Sunday, January 19, 2014

New paper asks: 'Would the 'real' temperature dataset please stand up?'; finds 'We have no ability to know' the true temperature data

A new paper published in Environmental Research Letters examines 8 datasets of temperature & precipitation observations in China over the past 105 years and finds significant unexplained differences between datasets, concluding,
"Because observations coming from different datasets do have differences, which one we can believe among the various so-called ‘observed climate datasets’? Indeed, we have no ability to know the ‘truth value’"
Indeed, two of the Chinese datasets in the paper show there was essentially no warming in China from 1950-2005.

Furthermore, the paper notes that because we don't know which temperature datasets are correct [if any], climate models based upon flawed temperature data will result in erroneous "tuning" of climate models and therefore biased projections i.e. GIGO]. Excerpt from the conclusion:

All of these results bring about a new challenge in the field of climate change. So-called ‘observed climate datasets’ play important roles in driving hydrologic models, evaluating global circulation models (GCMs) and regional climate models (RCM). Because observations coming from different datasets do have differences, which one we can believe among the various so-called ‘observed climate datasets’? Indeed, we have no ability to know the ‘truth value’; what we need to do is reduce the disagreement among the ‘observed datasets’ and depress their uncertainty.
As lamented in Climategate emails by Phil Jones to James Hansen, if the Chinese stopped their commendable practice of moving thermometers away from contamination by the Urban Heat Island [UHI] effect and instead taken temperature readings contaminated by airport jet exhaust [as the rest of the world did], the Chinese temperature data would have shown more artificial warming.  

One can't deny that temperature data contradictions, contamination, errors and tampering are indeed a worldwide climate phenomenon. 

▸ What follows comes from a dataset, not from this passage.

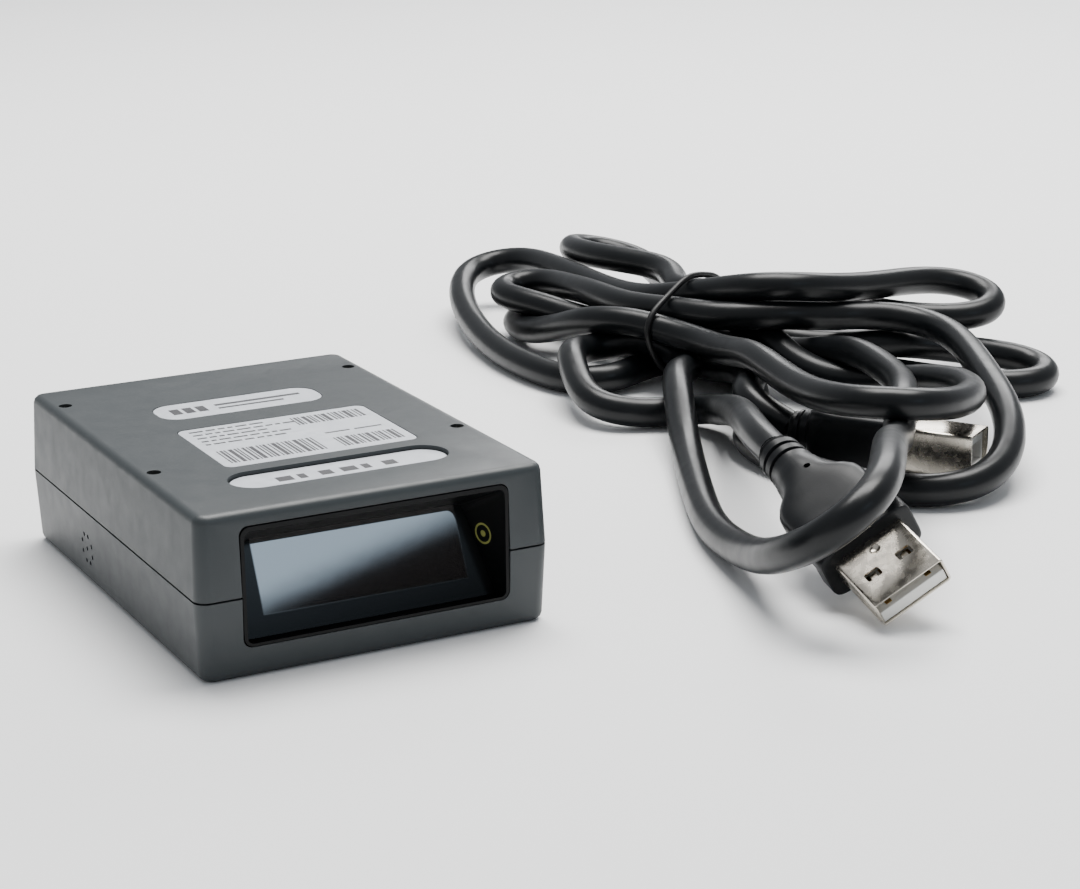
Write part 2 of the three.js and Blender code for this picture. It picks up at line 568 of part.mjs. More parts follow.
const across = ([width, height], inset, ys) => box(
  [-width / 2 + inset, width / 2 - inset], ys, [-height / 2 + inset, height / 2 - inset]);

function plugShell(plug) {
  return onPlug(plug, cut(across(plug.shell, 0, [-plug.depth - 3, 0]),
    [across(plug.shell, plug.wall, [-plug.depth - 2.6, 1])]));
}

function plugGrip(plug) {
  const { grip: [width, height], gripLength, depth, boot, bootLength } = plug;
  const back = depth + gripLength;
  const body = plate([-width / 2, width / 2], [-height / 2, height / 2], [depth, back], 2, 4)
    .rotateX(Math.PI / 2);
  const sleeve = rod('y', [0, 0, 0], -back - bootLength, 1 - back, boot, 20);
  const pocket = across(plug.shell, -GAP, [-depth - 3 - GAP, 1]);
  return onPlug(plug, cut(join(body, [sleeve]), [pocket]));
}

const usbTongue = () => onPlug(USB_A, box([-5.25, 5.25], [-USB_A.depth - 2.3, -0.6], [-1.6, 0.2]));

function usbBInsert() {
  const { shell, depth, wall } = USB_B;
  const body = across(shell, wall + GAP / 2, [-depth - 2.3, -0.8]);
  return onPlug(USB_B, cut(body, [box([-2.9, 2.9], [-depth + 3, 1], [-1.7, 1.7])]));
}

// ---- Building it up --------------------------------------------------------------------------------

add('upper_shell', upperShell(), casing);
add('lower_shell', lowerShell(), casing);
add('name_plate', plate(NAME_PLATE.xs, NAME_PLATE.ys, LABEL_ZS, NAME_PLATE.radius), silverLabel);
add('data_label', plate(DATA_LABEL.xs, DATA_LABEL.ys, LABEL_ZS, DATA_LABEL.radius), silverLabel);
add('slot_label', plate(
  [SLOT.xs[0] + GAP, SLOT.xs[1] - GAP], [SLOT.ys[0] + GAP, SLOT.ys[1] - GAP],
  [HEIGHT - SLOT.depth, HEIGHT - SLOT.depth + LABEL_THICKNESS], SLOT_RADIUS - GAP, 6,
), silverLabel);
fourPlaces(MOUNT_HOLES, (x, y, n) => add(`mount_insert_${n}`, insert().translate(x, y, 0), brass));
fourPlaces(CASE_SCREWS, (x, y, n) =>
  add(`case_screw_${n}`, screw(SCREW, CASE_SCREWS.length).translate(x, y, GAP), steel));

add('window_hood', windowHood(), blackPlastic);
add('window_pane', pane(), darkGlass);
add('window_mask', paneMask(), blackPlastic);

add('main_board', mainBoard(), circuitBoard);
BOARD_PADS.forEach(([x, y], i) => add(`board_screw_${i + 1}`,
  screwDown(BOARD_SCREW, BOARD_SCREW.length + 1).translate(x, y, PART_Z + BOARD_SCREW.headHeight), steel));
add('usb_socket_shell', usbSocketShell(), nickel);
add('usb_socket_insert', usbSocketInsert(), whitePlastic);
add('buzzer', buzzer(), chipBlack);
add('decoder_chip', chip([-11, 13.5], [10, 10, 1.4]), chipBlack);
add('memory_chip', chip([8, 14], [5, 6, 1.2]), chipBlack);
add('usb_chip', chip([-12, 25], [5, 5, 1]), chipBlack);
add('crystal', chip([1, 18], [5, 3.2, 1.1]), steel);
[[15, 20.5], [15, 12]].forEach((place, i) => add(`capacitor_${i + 1}`, capacitor(place), chipBlack));
add('board_ribbon_socket', chip([0, 6.2], [11, 4, 1.6]), whitePlastic);

const engineTop = ENGINE_BOARD.low + ENGINE_BOARD.thickness;
add('engine_chassis', engineChassis(), castZinc);
add('engine_board', plate([-ENGINE_BOARD.halfWidth, ENGINE_BOARD.halfWidth],
  [ENGINE_BOARD.front, ENGINE_BOARD.back], [ENGINE_BOARD.low, engineTop], 1, 3), circuitBoard);
add('engine_ribbon_socket', chip([0, -8], [11, 4, 1.6], engineTop + GAP), whitePlastic);
add('laser_driver_chip', chip([9, -16], [6, 5, 1.1], engineTop + GAP), chipBlack);
add('ribbon_cable', ribbon(), polyimide);
ENGINE_SCREWS.forEach(([x, y], i) => add(`engine_screw_${i + 1}`,
  screwDown(BOARD_SCREW, BOARD_SCREW.length + 1.4)
    .translate(x, y, CHASSIS.floor + GAP + BOARD_SCREW.headHeight), steel));
add('laser_barrel', laserBarrel(), brass);
add('laser_diode', laserDiode(), steel);
add('collimator_lens', onBeam(lens(1.95, 0.5, 0.5), 7.6), clearGlass);
add('collector_lens', lens(4, 0.8, 0.7).rotateX(-Math.PI / 2).translate(LIGHT_X, -23.6, OPTIC_Z), clearGlass);
add('light_filter', box([LIGHT_X - 3, LIGHT_X + 3], [-18.6, -17.8], [9.6, 15.6]), redGlass);
add('photodiode', box([LIGHT_X - 2, LIGHT_X + 2], [-16.4, -14.8], [10.4, 14.8]), chipBlack);
add('pivot_post', rod('z', [...PIVOT, 0], 6.7, 17.2, MIRROR.post, 16), steel);
add('scan_mirror', scanMirror(), mirrorGlass);
add('mirror_carrier', mirrorCarrier(), blackPlastic);
add('drive_magnet', driveMagnet(), magnetBlack);
add('drive_coil', driveCoil(), copper);
add('coil_core', coilCore(), steel);

add('lead_hank', leadHank(), cordBlack);
add('lead_front_loop', tube(FRONT_LOOP), cordBlack);
add('lead_side_loop', tube(SIDE_LOOP), cordBlack);
add('lead_usb_a_run', tube(A_RUN), cordBlack);
add('lead_usb_b_run', tube(B_RUN), cordBlack);
add('lead_tie', leadTie(), cordBlack);
add('usb_a_grip', plugGrip(USB_A), cordBlack);
add('usb_a_shell', plugShell(USB_A), nickel);
add('usb_a_tongue', usbTongue(), whitePlastic);
add('usb_b_grip', plugGrip(USB_B), cordBlack);
add('usb_b_shell', plugShell(USB_B), nickel);
add('usb_b_insert', usbBInsert(), whitePlastic);

export default scanner;
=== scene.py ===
"""Looks for the fixed-mount laser scanner and its USB lead.

Lengths of the object are in millimetres, times MM. The camera, the lights and the floor are in metres.
"""
import json
import math

import bmesh
import bpy
import numpy as np
from mathutils import Matrix, Vector
from mathutils.bvhtree import BVHTree


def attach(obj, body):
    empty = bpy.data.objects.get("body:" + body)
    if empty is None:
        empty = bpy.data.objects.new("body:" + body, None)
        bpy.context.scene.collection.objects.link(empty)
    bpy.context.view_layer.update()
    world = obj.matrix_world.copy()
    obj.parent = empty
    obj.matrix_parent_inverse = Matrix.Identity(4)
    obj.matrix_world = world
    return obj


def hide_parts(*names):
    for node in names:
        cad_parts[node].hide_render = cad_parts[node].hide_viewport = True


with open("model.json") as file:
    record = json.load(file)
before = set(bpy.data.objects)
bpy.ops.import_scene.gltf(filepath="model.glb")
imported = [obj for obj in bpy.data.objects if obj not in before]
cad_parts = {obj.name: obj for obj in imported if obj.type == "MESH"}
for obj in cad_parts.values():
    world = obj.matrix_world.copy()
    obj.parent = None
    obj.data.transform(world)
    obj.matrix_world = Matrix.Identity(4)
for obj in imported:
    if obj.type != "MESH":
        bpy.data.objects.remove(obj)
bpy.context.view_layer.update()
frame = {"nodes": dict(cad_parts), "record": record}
MM = 0.001
NODES = frame["nodes"]


# ---- Camera, light and floor -------------------------------------------------------------------

def add_camera():
    """The viewing angle: its place in metres, and the directions of its right, up and back."""
    data = bpy.data.cameras.new("camera")
    data.lens = 85.18
    data.sensor_width = 36
    data.clip_start = 0.01
    camera = bpy.data.objects.new("camera", data)
    bpy.context.scene.collection.objects.link(camera)
    right = Vector((0.8834, -0.46852, -0.00996))
    up = Vector((0.14146, 0.24634, 0.9588))
    back = -Vector((0.44676, 0.84841, -0.28389))
    place = Matrix((right, up, back)).transposed().to_4x4()
    place.translation = Vector((-0.13728, -0.34663, 0.13041))
    camera.matrix_world = place
    bpy.context.scene.camera = camera
    return place.translation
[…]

Would the 'real' observed dataset stand up? A critical examination of eight observed gridded climate datasets for China


OPEN ACCESS

Qiaohong Sun, Chiyuan Miao, Qingyun Duan, Dongxian Kong, Aizhong Ye, Zhenhua Di and Wei Gong
PDF (5.39 MB) View article

Abstract

This research compared and evaluated the spatio-temporal similarities and differences of eight widely used gridded datasets. The datasets include daily precipitation over East Asia (EA), the Climate Research Unit (CRU) product, the Global Precipitation Climatology Centre (GPCC) product, the University of Delaware (UDEL) product, Precipitation Reconstruction over Land (PREC/L), the Asian Precipitation Highly Resolved Observational (APHRO) product, the Institute of Atmospheric Physics (IAP) dataset from the Chinese Academy of Sciences, and the National Meteorological Information Center dataset from the China Meteorological Administration (CN05). The meteorological variables focus on surface air temperature (SAT) or precipitation (PR) in China. All datasets presented general agreement on the whole spatio-temporal scale, but some differences appeared for specific periods and regions. On a temporal scale, EA shows the highest amount of PR, while APHRO shows the lowest. CRU and UDEL show higher SAT than IAP or CN05. On a spatial scale, the most significant differences occur in western China for PR and SAT. For PR, the difference between EA and CRU is the largest. When compared with CN05, CRU shows higher SAT in the central and southern Northwest river drainage basin, UDEL exhibits higher SAT over the Southwest river drainage system, and IAP has lower SAT in the Tibetan Plateau. The differences in annual mean PR and SAT primarily come from summer and winter, respectively. Finally, potential factors impacting agreement among gridded climate datasets are discussed, including raw data sources, quality control (QC) schemes, orographic correction, and interpolation techniques. The implications and challenges of these results for climate research are also briefly addressed.